“No abordamos cuestiones de fe, sino procesos geopolíticos.”
Nuestra reflexión no cuestiona la experiencia espiritual individual ni discute dogmas teológicos. Respetamos profundamente la fe de cada compatriota. Pero cuando la religión deja de ser refugio del pueblo y pasa a funcionar como dispositivo de poder, cuando se convierte en herramienta de ingeniería social y cultural al servicio de intereses extranjeros, el silencio deja de ser prudencia y se transforma en complicidad, en traición.
Durante las últimas décadas, la Argentina ha sido sometida a un proceso sistemático de deconstrucción de sus pilares identitarios. El hispanismo fue reducido a genocidio; el federalismo, a barbarie; el radicalismo, a impotencia; el peronismo, a fascismo caricaturesco. Hoy, el ataque avanza sobre un plano más profundo y decisivo: la fe fundante de la comunidad nacional, la tradición católica que acompañó -con luces y sombras- la organización y la unidad del pueblo argentino.
En este escenario emergen figuras promovidas por operadores políticos, sindicales y mediáticos que impulsan un modelo espiritual de matriz norteamericana, desarraigado de la historia, la comunidad y la noción misma de pueblo. El caso de Dante Gebel resulta paradigmático. Predicador pentecostal nacido en la Argentina, su trayectoria se inscribe en una genealogía ideológica ligada al pastor liberal Juan Carlos Ortiz, discípulo de Tommy Hicks, el primer evangelista pentecostal que desembarcó en el país durante el gobierno del Gral. Juan Perón.
La llegada de Hicks no fue un episodio religioso aislado: fue el primer ensayo serio de colonialismo espiritual norteamericano, orientado a fracturar la centralidad cultural del catolicismo popular argentino. No se trataba solo de “otra fe”, sino de otra antropología, otra concepción del individuo, del éxito, del sufrimiento y de la comunidad.
Este fenómeno se inscribe en una estrategia geopolítica de largo plazo. Desde la Doctrina Monroe hasta el ALCA, Estados Unidos buscó subordinar a América Hispana por medios económicos y políticos. Fracasados esos intentos de manera explícita, la ofensiva se desplazó al plano cultural y espiritual. A lo largo del S. XX, la industria cultural norteamericana absorbió corrientes críticas europeas -incluidas lecturas derivadas de la Escuela de Frankfurt-, reconvirtiéndolas en tecnologías de fragmentación social, hoy fusionadas con un evangelismo liberal, emocional y despolitizado, de alcance continental.
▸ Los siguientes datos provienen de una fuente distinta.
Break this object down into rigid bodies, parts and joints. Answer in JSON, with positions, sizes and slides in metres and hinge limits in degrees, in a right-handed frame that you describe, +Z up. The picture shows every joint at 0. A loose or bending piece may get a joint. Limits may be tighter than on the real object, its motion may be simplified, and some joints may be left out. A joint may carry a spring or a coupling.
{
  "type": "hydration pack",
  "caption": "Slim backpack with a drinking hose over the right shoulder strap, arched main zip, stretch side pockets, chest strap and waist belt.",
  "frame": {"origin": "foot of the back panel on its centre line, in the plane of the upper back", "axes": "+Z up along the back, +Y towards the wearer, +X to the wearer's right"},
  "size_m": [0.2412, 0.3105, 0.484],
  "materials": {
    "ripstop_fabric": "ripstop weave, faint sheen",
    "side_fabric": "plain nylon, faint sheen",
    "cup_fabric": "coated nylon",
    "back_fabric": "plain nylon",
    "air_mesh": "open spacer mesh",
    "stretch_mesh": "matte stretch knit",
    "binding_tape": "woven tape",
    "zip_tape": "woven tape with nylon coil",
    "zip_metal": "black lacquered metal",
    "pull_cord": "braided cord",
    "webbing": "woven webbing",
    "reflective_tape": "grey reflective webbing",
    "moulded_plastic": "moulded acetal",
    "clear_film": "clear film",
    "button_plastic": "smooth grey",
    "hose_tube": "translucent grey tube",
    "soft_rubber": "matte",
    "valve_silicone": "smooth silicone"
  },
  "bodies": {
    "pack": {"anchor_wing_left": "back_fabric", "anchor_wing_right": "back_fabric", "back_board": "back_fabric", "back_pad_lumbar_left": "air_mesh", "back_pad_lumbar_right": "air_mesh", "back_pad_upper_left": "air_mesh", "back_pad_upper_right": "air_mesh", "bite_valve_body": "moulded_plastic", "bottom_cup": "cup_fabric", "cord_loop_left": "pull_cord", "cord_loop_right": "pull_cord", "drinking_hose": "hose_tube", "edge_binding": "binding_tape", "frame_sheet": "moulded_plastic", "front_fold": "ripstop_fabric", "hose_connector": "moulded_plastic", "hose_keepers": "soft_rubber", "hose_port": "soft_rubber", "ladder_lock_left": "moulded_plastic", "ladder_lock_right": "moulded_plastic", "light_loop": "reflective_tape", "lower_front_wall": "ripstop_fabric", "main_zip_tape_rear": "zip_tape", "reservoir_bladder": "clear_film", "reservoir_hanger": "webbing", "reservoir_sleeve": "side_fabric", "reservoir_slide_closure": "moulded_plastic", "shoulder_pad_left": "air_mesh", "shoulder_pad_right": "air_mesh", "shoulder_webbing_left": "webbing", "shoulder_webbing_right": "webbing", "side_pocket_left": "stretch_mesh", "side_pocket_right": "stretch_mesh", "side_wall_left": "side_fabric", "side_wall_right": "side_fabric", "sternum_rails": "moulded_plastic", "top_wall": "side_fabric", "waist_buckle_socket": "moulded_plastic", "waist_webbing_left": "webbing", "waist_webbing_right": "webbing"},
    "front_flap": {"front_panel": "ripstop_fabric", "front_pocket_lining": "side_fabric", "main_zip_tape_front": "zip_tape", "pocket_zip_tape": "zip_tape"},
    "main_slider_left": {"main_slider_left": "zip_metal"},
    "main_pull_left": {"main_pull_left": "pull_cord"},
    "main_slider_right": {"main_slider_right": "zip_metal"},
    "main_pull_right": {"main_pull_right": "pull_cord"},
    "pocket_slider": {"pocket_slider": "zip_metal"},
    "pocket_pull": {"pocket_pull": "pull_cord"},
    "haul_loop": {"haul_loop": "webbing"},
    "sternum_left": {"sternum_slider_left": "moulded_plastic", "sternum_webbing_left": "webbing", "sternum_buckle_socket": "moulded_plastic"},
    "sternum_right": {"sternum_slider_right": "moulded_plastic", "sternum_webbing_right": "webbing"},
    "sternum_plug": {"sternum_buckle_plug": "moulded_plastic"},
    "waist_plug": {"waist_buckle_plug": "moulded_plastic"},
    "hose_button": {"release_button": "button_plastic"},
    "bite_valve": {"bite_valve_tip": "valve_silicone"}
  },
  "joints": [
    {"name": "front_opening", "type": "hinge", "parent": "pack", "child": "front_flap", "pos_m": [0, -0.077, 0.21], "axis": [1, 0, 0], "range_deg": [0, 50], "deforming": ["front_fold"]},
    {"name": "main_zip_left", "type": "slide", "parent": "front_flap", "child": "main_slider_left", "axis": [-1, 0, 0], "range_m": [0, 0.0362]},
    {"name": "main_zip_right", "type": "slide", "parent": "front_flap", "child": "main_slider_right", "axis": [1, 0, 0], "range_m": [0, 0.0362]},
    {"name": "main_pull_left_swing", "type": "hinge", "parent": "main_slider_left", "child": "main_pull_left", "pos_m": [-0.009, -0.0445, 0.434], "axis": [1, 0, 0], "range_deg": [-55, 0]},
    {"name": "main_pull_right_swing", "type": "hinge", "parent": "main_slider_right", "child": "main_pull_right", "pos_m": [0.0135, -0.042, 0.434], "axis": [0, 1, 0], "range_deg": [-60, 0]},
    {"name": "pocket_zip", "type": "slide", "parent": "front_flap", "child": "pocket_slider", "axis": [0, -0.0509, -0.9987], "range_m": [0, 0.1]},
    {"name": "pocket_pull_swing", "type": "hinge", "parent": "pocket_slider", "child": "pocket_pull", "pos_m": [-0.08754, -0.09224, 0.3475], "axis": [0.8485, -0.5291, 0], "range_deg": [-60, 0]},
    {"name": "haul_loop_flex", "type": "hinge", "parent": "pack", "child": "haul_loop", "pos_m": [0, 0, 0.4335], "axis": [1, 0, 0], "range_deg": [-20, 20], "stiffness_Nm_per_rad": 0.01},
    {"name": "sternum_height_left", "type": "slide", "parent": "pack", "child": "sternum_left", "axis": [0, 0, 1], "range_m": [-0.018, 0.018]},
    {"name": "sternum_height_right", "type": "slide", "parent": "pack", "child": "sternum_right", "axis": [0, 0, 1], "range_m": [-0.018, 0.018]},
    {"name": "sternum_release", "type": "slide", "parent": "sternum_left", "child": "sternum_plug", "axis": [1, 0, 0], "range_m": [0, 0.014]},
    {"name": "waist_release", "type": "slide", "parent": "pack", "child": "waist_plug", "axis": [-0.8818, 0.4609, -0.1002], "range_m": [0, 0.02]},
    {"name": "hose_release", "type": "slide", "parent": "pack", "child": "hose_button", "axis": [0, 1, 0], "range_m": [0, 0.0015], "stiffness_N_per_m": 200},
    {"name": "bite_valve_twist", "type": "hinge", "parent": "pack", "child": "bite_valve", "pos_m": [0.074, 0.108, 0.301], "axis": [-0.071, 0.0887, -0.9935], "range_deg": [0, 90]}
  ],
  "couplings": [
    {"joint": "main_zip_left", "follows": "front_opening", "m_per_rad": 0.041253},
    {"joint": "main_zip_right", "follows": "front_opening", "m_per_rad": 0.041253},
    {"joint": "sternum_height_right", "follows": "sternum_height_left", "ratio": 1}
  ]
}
Lo más grave es que sectores que se autoperciben como “peronistas” promueven estas figuras como alternativa política nacional, negando la raíz doctrinaria del justicialismo, históricamente vinculada a la Doctrina Social de la Iglesia y a la idea de Comunidad Organizada. No se trata de una simple desviación electoral, sino de una ruptura ideológica profunda que vacía al peronismo de su contenido humanista, cristiano y comunitario.
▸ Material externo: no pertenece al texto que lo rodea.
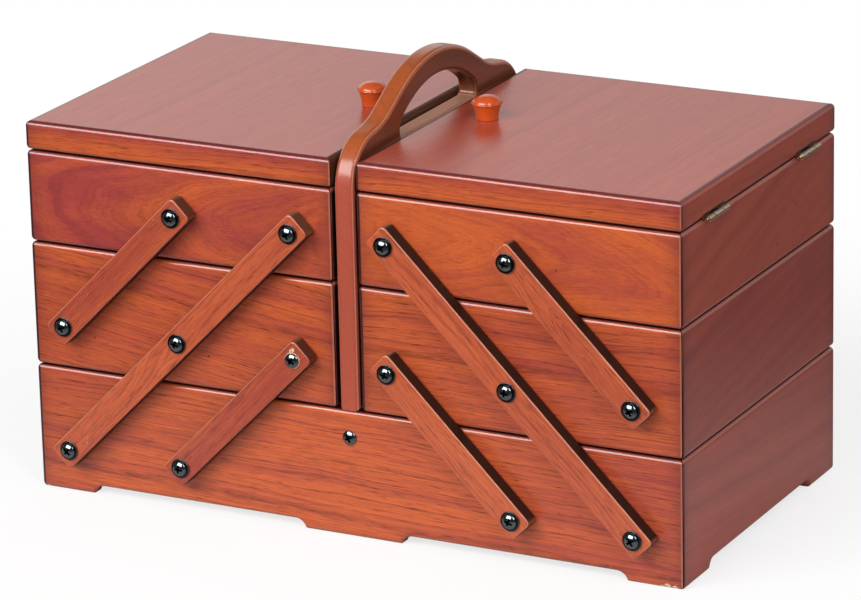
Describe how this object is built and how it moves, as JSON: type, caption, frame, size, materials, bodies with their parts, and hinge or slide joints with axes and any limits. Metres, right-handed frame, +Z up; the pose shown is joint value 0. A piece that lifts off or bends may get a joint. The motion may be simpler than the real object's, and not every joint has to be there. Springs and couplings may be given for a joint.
{
  "type": "cantilever sewing box",
  "caption": "Wooden sewing box on a footed base, with stacked trays that swing out to both sides on links, hinged lids with knobs, and a central handle board.",
  "frame": {"origin": "centre of the closed box's footprint, on the floor", "axes": "+X along the box to the right seen from the front, +Y from front to back, +Z up"},
  "size_m": [0.4278, 0.2458, 0.2655],
  "materials": {
    "red_lacquered_wood": "satin-gloss lacquer over reddish stain",
    "dark_lacquered_wood": "satin-gloss lacquer over dark red stain",
    "link_wood": "satin lacquer over reddish stain",
    "handle_wood": "satin lacquer over brown stain",
    "plywood": "matt, sanded",
    "black_steel": "gloss black",
    "antique_brass": "dulled",
    "orange_lacquered_wood": "gloss lacquer"
  },
  "bodies": {
    "base": {"base_front_panel": "red_lacquered_wood", "base_back_panel": "red_lacquered_wood", "base_left_end": "dark_lacquered_wood", "base_right_end": "dark_lacquered_wood", "base_bottom": "plywood", "base_pivot_screws": "black_steel", "handle_board": "handle_wood", "handle_screws": "black_steel"},
    "left_long_link_front": {"left_long_link_front": "link_wood"},
    "left_long_link_back": {"left_long_link_back": "link_wood"},
    "left_lower_link_front": {"left_lower_link_front": "link_wood"},
    "left_lower_link_back": {"left_lower_link_back": "link_wood"},
    "left_upper_link_front": {"left_upper_link_front": "link_wood"},
    "left_upper_link_back": {"left_upper_link_back": "link_wood"},
    "left_middle_tray": {"left_middle_tray_front": "red_lacquered_wood", "left_middle_tray_back": "red_lacquered_wood", "left_middle_tray_outer_end": "dark_lacquered_wood", "left_middle_tray_inner_end": "dark_lacquered_wood", "left_middle_tray_bottom": "plywood", "left_middle_tray_screws": "black_steel"},
    "left_top_tray": {"left_top_tray_front": "red_lacquered_wood", "left_top_tray_back": "red_lacquered_wood", "left_top_tray_outer_end": "dark_lacquered_wood", "left_top_tray_inner_end": "dark_lacquered_wood", "left_top_tray_bottom": "plywood", "left_top_tray_screws": "black_steel", "left_top_tray_hinge_leaves": "antique_brass", "left_hinge_pins": "antique_brass"},
    "left_lid": {"left_lid_frame": "red_lacquered_wood", "left_lid_panel": "dark_lacquered_wood", "left_lid_hinge_leaves": "antique_brass", "left_lid_screws": "antique_brass", "left_knob": "orange_lacquered_wood"},
    "right_long_link_front": {"right_long_link_front": "link_wood"},
    "right_long_link_back": {"right_long_link_back": "link_wood"},
    "right_lower_link_front": {"right_lower_link_front": "link_wood"},
    "right_lower_link_back": {"right_lower_link_back": "link_wood"},
    "right_upper_link_front": {"right_upper_link_front": "link_wood"},
    "right_upper_link_back": {"right_upper_link_back": "link_wood"},
    "right_middle_tray": {"right_middle_tray_front": "red_lacquered_wood", "right_middle_tray_back": "red_lacquered_wood", "right_middle_tray_outer_end": "dark_lacquered_wood", "right_middle_tray_inner_end": "dark_lacquered_wood", "right_middle_tray_bottom": "plywood", "right_middle_tray_screws": "black_steel"},
    "right_top_tray": {"right_top_tray_front": "red_lacquered_wood", "right_top_tray_back": "red_lacquered_wood", "right_top_tray_outer_end": "dark_lacquered_wood", "right_top_tray_inner_end": "dark_lacquered_wood", "right_top_tray_bottom": "plywood", "right_top_tray_screws": "black_steel", "right_top_tray_hinge_leaves": "antique_brass", "right_hinge_pins": "antique_brass"},
    "right_lid": {"right_lid_frame": "red_lacquered_wood", "right_lid_panel": "dark_lacquered_wood", "right_lid_hinge_leaves": "antique_brass", "right_lid_screws": "antique_brass", "right_knob": "orange_lacquered_wood"}
  },
  "joints": [
    {"name": "left_swing", "type": "hinge", "parent": "base", "child": "left_long_link_front", "pos_m": [-0.1834, -0.1141, 0.03], "axis": [0, -1, 0], "range_deg": [0, 89.9]},
    {"name": "left_long_link_back_turn", "type": "hinge", "parent": "base", "child": "left_long_link_back", "pos_m": [-0.1834, 0.1141, 0.03], "axis": [0, -1, 0], "range_deg": [0, 90]},
    {"name": "left_lower_link_front_turn", "type": "hinge", "parent": "base", "child": "left_lower_link_front", "pos_m": [-0.10745, -0.1141, 0.03], "axis": [0, -1, 0], "range_deg": [0, 90]},
    {"name": "left_lower_link_back_turn", "type": "hinge", "parent": "base", "child": "left_lower_link_back", "pos_m": [-0.10745, 0.1141, 0.03], "axis": [0, -1, 0], "range_deg": [0, 90]},
    {"name": "left_middle_tray_turn", "type": "hinge", "parent": "left_long_link_front", "child": "left_middle_tray", "pos_m": [-0.10645, 0, 0.107], "axis": [0, -1, 0], "range_deg": [-90, 0]},
    {"name": "left_top_tray_turn", "type": "hinge", "parent": "left_long_link_front", "child": "left_top_tray", "pos_m": [-0.0305, 0, 0.183], "axis": [0, -1, 0], "range_deg": [-90, 0]},
    {"name": "left_upper_link_front_turn", "type": "hinge", "parent": "left_middle_tray", "child": "left_upper_link_front", "pos_m": [-0.1834, -0.1141, 0.107], "axis": [0, -1, 0], "range_deg": [0, 90]},
    {"name": "left_upper_link_back_turn", "type": "hinge", "parent": "left_middle_tray", "child": "left_upper_link_back", "pos_m": [-0.1834, 0.1141, 0.107], "axis": [0, -1, 0], "range_deg": [0, 90]},
    {"name": "left_lid_hinge", "type": "hinge", "parent": "left_top_tray", "child": "left_lid", "pos_m": [-0.2121, 0, 0.2096], "axis": [0, -1, 0], "range_deg": [0, 185]},
    {"name": "right_swing", "type": "hinge", "parent": "base", "child": "right_long_link_front", "pos_m": [0.1834, -0.1141, 0.03], "axis": [0, 1, 0], "range_deg": [0, 89.9]},
    {"name": "right_long_link_back_turn", "type": "hinge", "parent": "base", "child": "right_long_link_back", "pos_m": [0.1834, 0.1141, 0.03], "axis": [0, 1, 0], "range_deg": [0, 90]},
    {"name": "right_lower_link_front_turn", "type": "hinge", "parent": "base", "child": "right_lower_link_front", "pos_m": [0.10745, -0.1141, 0.03], "axis": [0, 1, 0], "range_deg": [0, 90]},
    {"name": "right_lower_link_back_turn", "type": "hinge", "parent": "base", "child": "right_lower_link_back", "pos_m": [0.10745, 0.1141, 0.03], "axis": [0, 1, 0], "range_deg": [0, 90]},
    {"name": "right_middle_tray_turn", "type": "hinge", "parent": "right_long_link_front", "child": "right_middle_tray", "pos_m": [0.10645, 0, 0.107], "axis": [0, 1, 0], "range_deg": [-90, 0]},
    {"name": "right_top_tray_turn", "type": "hinge", "parent": "right_long_link_front", "child": "right_top_tray", "pos_m": [0.0305, 0, 0.183], "axis": [0, 1, 0], "range_deg": [-90, 0]},
    {"name": "right_upper_link_front_turn", "type": "hinge", "parent": "right_middle_tray", "child": "right_upper_link_front", "pos_m": [0.1834, -0.1141, 0.107], "axis": [0, 1, 0], "range_deg": [0, 90]},
    {"name": "right_upper_link_back_turn", "type": "hinge", "parent": "right_middle_tray", "child": "right_upper_link_back", "pos_m": [0.1834, 0.1141, 0.107], "axis": [0, 1, 0], "range_deg": [0, 90]},
    {"name": "right_lid_hinge", "type": "hinge", "parent": "right_top_tray", "child": "right_lid", "pos_m": [0.2121, 0, 0.2096], "axis": [0, 1, 0], "range_deg": [0, 185]}
  ],
  "couplings": [
    {"joint": "left_long_link_back_turn", "follows": "left_swing", "ratio": 1},
    {"joint": "left_lower_link_front_turn", "follows": "left_swing", "ratio": 1},
    {"joint": "left_lower_link_back_turn", "follows": "left_swing", "ratio": 1},
    {"joint": "left_middle_tray_turn", "follows": "left_swing", "ratio": -1},
    {"joint": "left_top_tray_turn", "follows": "left_swing", "ratio": -1},
    {"joint": "left_upper_link_front_turn", "follows": "left_swing", "ratio": 1},
    {"joint": "left_upper_link_back_turn", "follows": "left_swing", "ratio": 1},
    {"joint": "right_long_link_back_turn", "follows": "right_swing", "ratio": 1},
    {"joint": "right_lower_link_front_turn", "follows": "right_swing", "ratio": 1},
    {"joint": "right_lower_link_back_turn", "follows": "right_swing", "ratio": 1},
    {"joint": "right_middle_tray_turn", "follows": "right_swing", "ratio": -1},
    {"joint": "right_top_tray_turn", "follows": "right_swing", "ratio": -1},
    {"joint": "right_upper_link_front_turn", "follows": "right_swing", "ratio": 1},
    {"joint": "right_upper_link_back_turn", "follows": "right_swing", "ratio": 1}
  ]
}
Desde la muerte de Juan Domingo Perón, la Argentina atraviesa una crisis estructural de conducción. Esa orfandad política dejó al país expuesto a ofensivas externas de nuevo tipo. Si la Iglesia se repliega en una espera pasiva de la providencia y si el peronismo no se reorganiza expulsando de su seno a quienes han sido funcionales a la deconstrucción nacional, el resultado será la disolución de los últimos vínculos comunitarios que sostienen a la Nación.
Este no es un debate sobre creencias personales. Es una discusión sobre soberanía cultural, sobre el uso de la religión como arma geopolítica, sobre la sustitución del pueblo organizado por una suma de individuos emocionalmente administrados.
Defender la comunidad católica -no como institución cerrada, sino como matriz histórica de sentido colectivo- es inseparable de defender la soberanía nacional. Cuando la fe se convierte en territorio ocupado, la patria ya ha comenzado a perderse.
“Si la fe se convierte en campo de batalla geopolítico, la patria no puede quedarse de brazos cruzados.”